Second, SIGTSTP has its own little problems.  It's broadcast to the entire
process group, not sent to a single process.  The scenario goes something
like this: the shell execs the mail program, which execs vi.  The user hits
^Z, and all three programs get the signal, in some random order.  The mail
program goes to sleep immediately (since it probably didn't have a SIGTSTP
handler in place).  The shell gets a SIGCHLD, does a wait, and finds out
that the only child in its foreground process group (of which it's aware)
is asleep.  It then optionally resets the terminal (because the modes aren't
how it left them), and starts prompting the user for input.  The problem is
that somewhere in the middle of all of this, vi is resetting the terminal,
and getting ready to send a SIGTSTP to the process group in order to put
itself to sleep.  There's a solution to all of this: when vi starts, it puts
itself into its own process group, and then only it (and possible child
processes) receive the SIGTSTP.  This permits it to clean up the terminal
and switch back to the original process group, where it sends that process
group a SIGTSTP, putting everyone to sleep and waking the shell.

Third, handing SIGTSTP asynchronously is further complicated by the child
processes vi may fork off.  If vi calls ex, ex resets the terminal and
starts running some filter, and SIGTSTP stops them both, vi has to know
when it restarts that it can't repaint the screen until ex's child has
finished running.  This is solveable, but it's annoying.

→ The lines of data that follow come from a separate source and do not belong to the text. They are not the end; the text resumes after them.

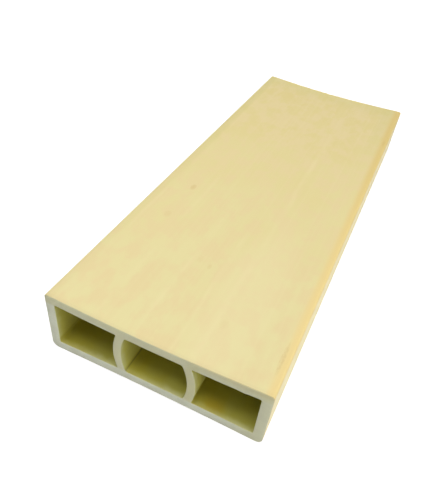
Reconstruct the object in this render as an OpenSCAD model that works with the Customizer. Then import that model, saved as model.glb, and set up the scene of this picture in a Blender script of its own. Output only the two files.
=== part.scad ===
// Hollow extruded PVC board, cut to a short length: one piece with three
// chambers side by side, lying flat on its back face.
// X runs across the width, Y along the length and Z up through the thickness.
// The origin is at the centre of the plane that the board rests on.

/* [Body] */
// Width over both edges
body_w = 100; // [85:1:140]
// Thickness at the edges
body_h = 32.8; // [25:0.1:45]
// Cut length
body_l = 263; // [60:1:3000]

/* [Walls] */
// Thickness of the two edge walls
side_wall = 4.3; // [3:0.1:7]
// Thickness of the wall behind the upper, visible face
face_wall = 4.4; // [3:0.1:7]
// Thickness of the wall behind the lower face
back_wall = 4.7; // [3:0.1:7]
// Thickness of the two inner webs
web_t = 3.6; // [2:0.1:5]

/* [Chambers] */
// Width of the left chamber where its web bows most
left_chamber_w = 27.6; // [22:0.1:31]
// Width of the middle chamber where its webs bow most
middle_chamber_w = 30.4; // [26:0.1:34]
// How far each web bows outwards, at mid height on the left one
web_bow = 2.4; // [0.5:0.1:3]
// How far below mid height the right web bows most
right_bow_drop = 2; // [0:0.1:3]

/* [Faces] */
// Depth of the shallow hollow across the upper face
face_dish = 1.25; // [0.4:0.05:2]
// Depth of the shallow hollow across the lower face
back_dish = 0.8; // [0.4:0.05:2]
// Flat strip along each edge of both faces
edge_strip = 4.5; // [4:0.1:8]

/* [Rounding] */
// Radius of the two long edges of the upper face
face_edge_r = 1.2; // [0.3:0.1:2]
// Radius of the two long edges of the lower face
back_edge_r = 3; // [0.3:0.1:3.5]
// Radius in the corners of the chambers
chamber_r = 0.8; // [0.3:0.1:2]

/* [Hidden] */
$fn = 720;
// Overshoot of cutting shapes past the face that they cut
past = 1;
// How far a chamber fillet's circle bites into the walls, so that it always meets them
bite = 0.0005;

half_w = body_w / 2;
dish_half_w = half_w - edge_strip;

// Radius of an arc from its half chord and its depth, to a hundredth
function arc_r(half_chord, depth) =
    round(50 * (half_chord * half_chord + depth * depth) / depth) / 100;
// One crossing of two circles, on the left of the line from a to b for side 1
function crossing(a, ra, b, rb, side) =
    let (gap = norm(b - a),
         along = (b - a) / gap,
         t = (ra * ra - rb * rb + gap * gap) / (2 * gap),
         h = sqrt(ra * ra - t * t))
    a + t * along + side * h * [-along[1], along[0]];
// Unit vector from p to q
function towards(p, q) = (q - p) / norm(q - p);

// The two faces are arcs between their flat edge strips
face_r = arc_r(dish_half_w, face_dish);
face_c = [0, body_h - face_dish + face_r];
back_r = arc_r(dish_half_w, back_dish);
back_c = [0, back_dish - back_r];

// The chambers' ceiling and floor keep the walls' thickness behind those arcs
ceiling_r = face_r + face_wall;
floor_r = back_r + back_wall;

// Each web is a band between two arcs about one centre, and stands where its
// face in the middle chamber bows most
inner_h = body_h - face_wall - back_wall;
mid_z = back_wall + inner_h / 2;
web_r = arc_r(inner_h / 2, web_bow);
left_wall_x = -half_w + side_wall;
right_wall_x = half_w - side_wall;
left_web_x = left_wall_x + left_chamber_w + web_t;
right_web_x = left_web_x + middle_chamber_w;
left_web_c = [left_web_x + web_r, mid_z];
right_web_c = [right_web_x - web_r, mid_z - right_bow_drop];

// What is cut off a square corner at the origin to round it
module corner_cut(r) {
    difference() {
        translate([-past, -past]) square(r + past);
        translate([r, r]) circle(r);
    }
}

// What is filled in a chamber corner: c is the fillet's centre, and u and v
// point from it to the two walls that it touches. The reach covers the corner
// even where a web leans far over it.
module corner_fill(c, u, v) {
    reach = chamber_r * 3;
    difference() {
        polygon([c, c + reach * u, c + reach * (u + v), c + reach * v]);
        translate(c) circle(chamber_r + bite);
    }
}

// The board's outline, with rounded long edges and hollowed faces
module outline() {
    difference() {
        translate([-half_w, 0]) square([body_w, body_h]);
        for (side = [0, 1]) mirror([side, 0]) {
            translate([-half_w, 0]) corner_cut(back_edge_r);
            translate([-half_w, body_h]) mirror([0, 1]) corner_cut(face_edge_r);
        }
        translate(face_c) circle(face_r);
        translate(back_c) circle(back_r);
    }
}

// Everything between the floor and the ceiling of the chambers from x0 to x1
module between_walls(x0, x1) {
    difference() {
        translate([x0, 0]) square([x1 - x0, body_h]);
        translate(face_c) circle(ceiling_r);
        translate(back_c) circle(floor_r);
    }
}

// Fillets where an outer chamber's straight wall meets its ceiling and floor
module straight_wall_fills(wall_x, dir) {
    x = wall_x + dir * chamber_r;
    top = [x, face_c[1] - sqrt(pow(ceiling_r + chamber_r, 2) - x * x)];
    bottom = [x, back_c[1] + sqrt(pow(floor_r + chamber_r, 2) - x * x)];
    corner_fill(top, [-dir, 0], towards(top, face_c));
    corner_fill(bottom, [-dir, 0], towards(bottom, back_c));
}

// Fillets where a web's face meets the ceiling and floor: r is the face's
// radius, and hollow is 1 on the side that the web curves round, or -1
module web_fills(web_c, r, hollow, side) {
    top = crossing(face_c, ceiling_r + chamber_r, web_c, r - hollow * chamber_r, side);
    bottom = crossing(back_c, floor_r + chamber_r, web_c, r - hollow * chamber_r, -side);
    corner_fill(top, -hollow * towards(top, web_c), towards(top, face_c));
    corner_fill(bottom, -hollow * towards(bottom, web_c), towards(bottom, back_c));
}

module left_chamber() {
    difference() {
        between_walls(left_wall_x, left_web_x);
        translate(left_web_c) circle(web_r + web_t);
        straight_wall_fills(left_wall_x, 1);
        web_fills(left_web_c, web_r + web_t, -1, -1);
    }
}

module middle_chamber() {
    difference() {
        intersection() {
            between_walls(left_web_x - past, right_web_x + past);
            translate(left_web_c) circle(web_r);
            translate(right_web_c) circle(web_r);
        }
        web_fills(left_web_c, web_r, 1, -1);
        web_fills(right_web_c, web_r, 1, 1);
    }
}

module right_chamber() {
    difference() {
        between_walls(right_web_x, right_wall_x);
        translate(right_web_c) circle(web_r + web_t);
        straight_wall_fills(right_wall_x, -1);
        web_fills(right_web_c, web_r + web_t, -1, 1);
    }
}

module section() {
    difference() {
        outline();
        left_chamber();
        middle_chamber();
        right_chamber();
    }
}

module panel() {
    color([0.93, 0.87, 0.66])
        translate([0, body_l / 2, 0]) rotate([90, 0, 0])
            linear_extrude(body_l) section();
}

panel();
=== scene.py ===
import math

import bmesh
import bpy
from mathutils import Matrix, Vector, noise


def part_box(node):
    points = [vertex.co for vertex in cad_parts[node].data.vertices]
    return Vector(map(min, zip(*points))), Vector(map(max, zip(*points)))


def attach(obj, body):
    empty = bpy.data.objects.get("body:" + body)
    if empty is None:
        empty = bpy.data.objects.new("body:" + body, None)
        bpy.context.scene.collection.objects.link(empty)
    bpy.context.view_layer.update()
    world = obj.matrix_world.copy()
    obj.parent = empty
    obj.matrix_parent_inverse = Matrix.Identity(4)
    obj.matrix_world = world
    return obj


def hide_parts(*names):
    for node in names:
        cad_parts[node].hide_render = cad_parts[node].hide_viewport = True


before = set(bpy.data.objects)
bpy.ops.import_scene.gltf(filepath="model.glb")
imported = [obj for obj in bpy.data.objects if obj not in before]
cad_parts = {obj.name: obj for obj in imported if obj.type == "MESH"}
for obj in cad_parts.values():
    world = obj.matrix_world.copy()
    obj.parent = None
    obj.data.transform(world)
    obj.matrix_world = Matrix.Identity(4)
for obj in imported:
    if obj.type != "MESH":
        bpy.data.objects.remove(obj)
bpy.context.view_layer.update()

MM = 0.001

# The board's overall size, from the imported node
LOW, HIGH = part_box("panel")
HALF_W = (HIGH[0] - LOW[0]) / 2
HALF_L = (HIGH[1] - LOW[1]) / 2
HEIGHT = HIGH[2] - LOW[2]

# The section's own sizes
SIDE_WALL = 4.3 * MM
FACE_WALL = 4.4 * MM
BACK_WALL = 4.7 * MM
WEB_T = 3.6 * MM
LEFT_CHAMBER_W = 27.6 * MM
MIDDLE_CHAMBER_W = 30.4 * MM
WEB_BOW = 2.4 * MM
RIGHT_BOW_DROP = 2.0 * MM
FACE_DISH = 1.25 * MM
BACK_DISH = 0.8 * MM
EDGE_STRIP = 4.5 * MM
FACE_EDGE_R = 1.2 * MM
BACK_EDGE_R = 3.0 * MM
CHAMBER_R = 0.8 * MM

# The saw's traces: broken edges round the ends, and burrs in the chambers' mouths
RIM_BREAK = 0.2 * MM
BURR_DEPTH = 0.8 * MM
BURR_REACH = 0.15 * MM
LARGE_BURR_REACH = 0.4 * MM
LARGE_BURR_X = 38.5 * MM
LARGE_BURR_HALF_W = 4 * MM

# How finely the curves and the length are divided
COLUMN_STEP = 1.5 * MM
ROW_STEP = 1.5 * MM
LENGTH_STEP = 4 * MM

# The camera stands where the photo was taken from
CAMERA_AT = Vector((59.4, -235.0, 188.3)) * MM
CAMERA_LOOKS_AT = Vector((-5.1, -53.7, 16.4)) * MM
CAMERA_ROLL = math.radians(7.8)
LENS = 36.3


def arc_r(half_chord, depth):
    """Radius of an arc from its half chord and its depth."""
    return (half_chord ** 2 + depth ** 2) / (2 * depth)


def sag(x, half_chord, depth):
    """How far an arc has sunk at x, from 0 at its chord's ends to its depth in the middle."""
    if abs(x) >= half_chord:
        return 0.0
    r = arc_r(half_chord, depth)
    return math.sqrt(r * r - x * x) - (r - depth)


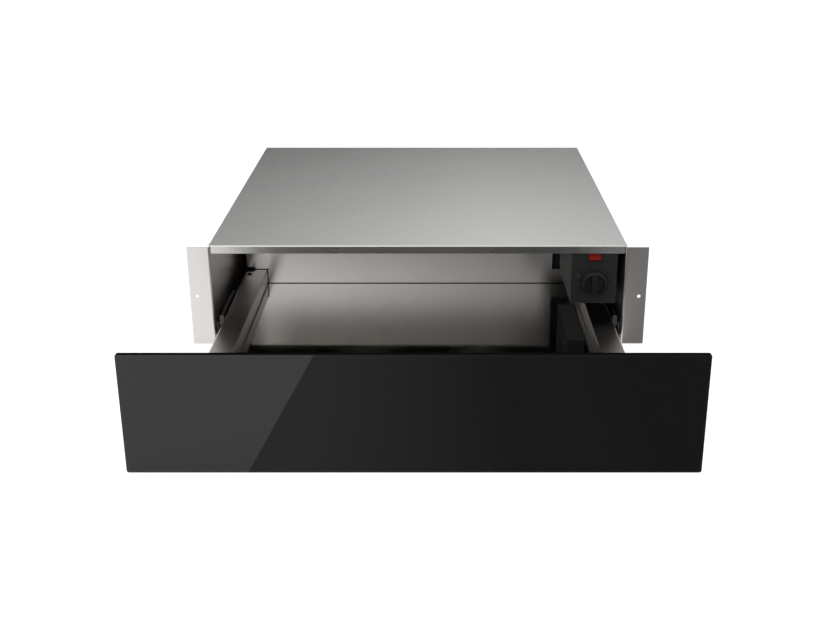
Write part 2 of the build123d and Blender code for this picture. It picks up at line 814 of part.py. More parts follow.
# Glass: one toughened pane with small rounded corners and a ground edge.
glass_rear_y = drawer_y - glass_gap
with BuildPart() as glass_front:
    with BuildSketch(Plane.XZ.offset(-glass_rear_y)):
        with Locations((0, glass_underside + glass_height / 2)):
            RectangleRounded(glass_width, glass_height, glass_corner)
    extrude(amount=glass_thickness)
    chamfer(glass_front.faces().sort_by(Axis.Y)[0].outer_wire().edges(), length=glass_bevel)
save(glass_front, "glass_front")

# Bonding tape: a frame of four strips between the pane and the panel.
with BuildPart() as bonding_tape:
    with BuildSketch(Plane.XZ.offset(-panel_face_y)):
        with Locations((0, panel_centre)):
            with GridLocations(0, panel_height - 2 * tape_width, 1, 2):
                Rectangle(panel_width - 4 * tape_width, tape_width)
            with GridLocations(panel_width - 2 * tape_width, 0, 2, 1):
                Rectangle(tape_width, panel_height - 4 * tape_width)
    extrude(amount=tape_thickness)
save(bonding_tape, "bonding_tape")

# Panel pads: four rubber buttons on the side returns that meet the mounting flanges.
with BuildPart() as panel_pads:
    with BuildSketch(Plane.XZ.offset(-panel_rear_y)):
        with Locations((0, panel_centre)):
            with GridLocations(panel_width - panel_return, pad_spacing, 2, 2):
                Circle(pad_radius)
    extrude(amount=-pad_thickness)
save(panel_pads, "panel_pads")

# Bottom pan: the tray under the floor; its side walls carry the drawer rails.
pan_top = pan_bottom + pan_sheet
pan_side = rail_root - pan_sheet / 2
profile_under = side_profile_top - drawer_sheet
pan_length = rear_wall_y - panel_back_y
with BuildPart() as bottom_pan:
    with BuildSketch(Plane.XZ.offset(-rear_wall_y)):
        with BuildLine():
            FilletPolyline(
                (-pan_side, profile_under),
                (-pan_side, pan_bottom + pan_sheet / 2),
                (pan_side, pan_bottom + pan_sheet / 2),
                (pan_side, profile_under),
                radius=fold_radius,
            )
        trace(line_width=pan_sheet)
    extrude(amount=pan_length)
save(bottom_pan, "bottom_pan")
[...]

Well, somebody had to make a decision, and this is the way it's going to be
(unless I get talked out of it).  SIGINT is handled asynchronously, so
that we can pretty much guarantee that the user can interrupt any operation
at any time.  SIGTSTP is handled synchronously, so that we don't have to
reenter curses and so that we don't have to play the process group games.
^Z is recognized in the standard text input and command modes.  (^Z should
also be recognized during operations that may potentially take a long time.
The simplest solution is probably to twiddle the tty, install a handler for
SIGTSTP, and then restore normal tty modes when the operation is complete.)